The momentum in the nearly four-year-old conflict is widely seen to be with President Bashar al-Assad's forces, reportedly bolstered by fighters from Iran, Lebanon, and Afghanistan.
His troops have slowly encircled rebel positions this year trying to cut supply routes. Islamic State (IS) militants are also trying to take nearby communities.
French Foreign Minister Laurent Fabius said that the coalition fighting IS must now save Aleppo. "Abandoning Aleppo would condemn 300,000 men, women and children to a terrible choice: the murderous siege of the regime's bombs or the barbarity of the Islamic State terrorists," Fabius wrote.
"It would condemn Syria to years of violence. It would be the death of any political perspective and would see the fragmentation of the country run by increasingly radicalised warlords. It would also export the internal chaos of Syria towards already fragile neighbours Iraq, Lebanon and Jordan."
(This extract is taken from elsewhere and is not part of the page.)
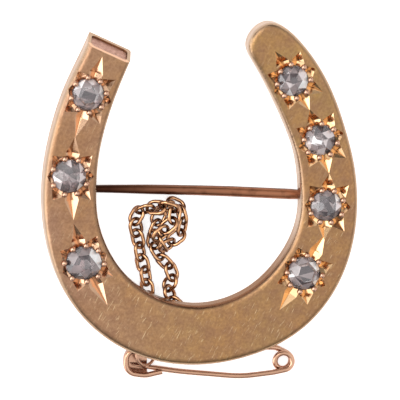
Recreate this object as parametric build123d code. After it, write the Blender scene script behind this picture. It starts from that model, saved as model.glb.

Turkish Prime Minister Ahmet Davutoglu has said Assad's forces are committing "large massacres" by barrel-bombing areas under the control of the Free Syrian Army (FSA), an umbrella term for the dozens of armed groups fighting Assad.
Apart from Aleppo and areas in the south of the country, "the FSA has been decimated and no longer effectively exists," Fayez al-Dweiri, a retired Jordanian general who follows the Syrian war closely, said.
Thousands of rebels have died fighting Islamic State this year, a war that has overshadowed and undermined the struggle to topple al-Assad. Now the Nusra Front — al-Qaida's branch in Syria, which previously was also fighting against IS — has turned on more moderate factions.
"This is the end of the Free Syrian Army," said Alaa al-Deen, an opposition activist. "It's the beginning of an Islamic emirate."
The Syrian civil war has killed close to 200,000 people and forced more than three million refugees to flee the country, according to the United Nations.
Residents in the government-controlled western part of Aleppo live in fear of shelling and explosions even as they try to go about their daily business.
Staffan de Mistura, the UN envoy to Syria, has called for an incremental truce in Aleppo – an idea that al-Assad has said is "worth studying." Many opposition activists said they believe residents would welcome a truce, after three years of relentless shelling, bombing and displacement.
But they expressed fears the government would merely exploit a truce in Aleppo to gather its forces to fight elsewhere, and questioned how a ceasefire could work when Islamic State fighters are trying to sweep through the area.